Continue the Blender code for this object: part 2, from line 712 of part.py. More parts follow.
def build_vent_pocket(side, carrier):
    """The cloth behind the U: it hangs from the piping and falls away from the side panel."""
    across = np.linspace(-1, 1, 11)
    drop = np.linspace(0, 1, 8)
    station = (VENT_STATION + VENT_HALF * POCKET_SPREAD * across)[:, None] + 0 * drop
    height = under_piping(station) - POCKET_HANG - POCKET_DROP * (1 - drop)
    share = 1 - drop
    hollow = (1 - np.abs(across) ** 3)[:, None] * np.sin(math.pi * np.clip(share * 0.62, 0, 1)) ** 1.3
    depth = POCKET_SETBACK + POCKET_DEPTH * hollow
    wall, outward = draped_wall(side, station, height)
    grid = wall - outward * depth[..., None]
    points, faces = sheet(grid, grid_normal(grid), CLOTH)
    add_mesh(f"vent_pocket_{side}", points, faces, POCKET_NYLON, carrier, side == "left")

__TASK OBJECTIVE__
Reproduce the material exactly, with every line intact.

__THE OUTPUT__
Continue the Blender code for this object: part 2, from line 712 of part.py. More parts follow.
def build_vent_pocket(side, carrier):
    """The cloth behind the U: it hangs from the piping and falls away from the side panel."""
    across = np.linspace(-1, 1, 11)
    drop = np.linspace(0, 1, 8)
    station = (VENT_STATION + VENT_HALF * POCKET_SPREAD * across)[:, None] + 0 * drop
    height = under_piping(station) - POCKET_HANG - POCKET_DROP * (1 - drop)
    share = 1 - drop
    hollow = (1 - np.abs(across) ** 3)[:, None] * np.sin(math.pi * np.clip(share * 0.62, 0, 1)) ** 1.3
    depth = POCKET_SETBACK + POCKET_DEPTH * hollow
    wall, outward = draped_wall(side, station, height)
    grid = wall - outward * depth[..., None]
    points, faces = sheet(grid, grid_normal(grid), CLOTH)
    add_mesh(f"vent_pocket_{side}", points, faces, POCKET_NYLON, carrier, side == "left")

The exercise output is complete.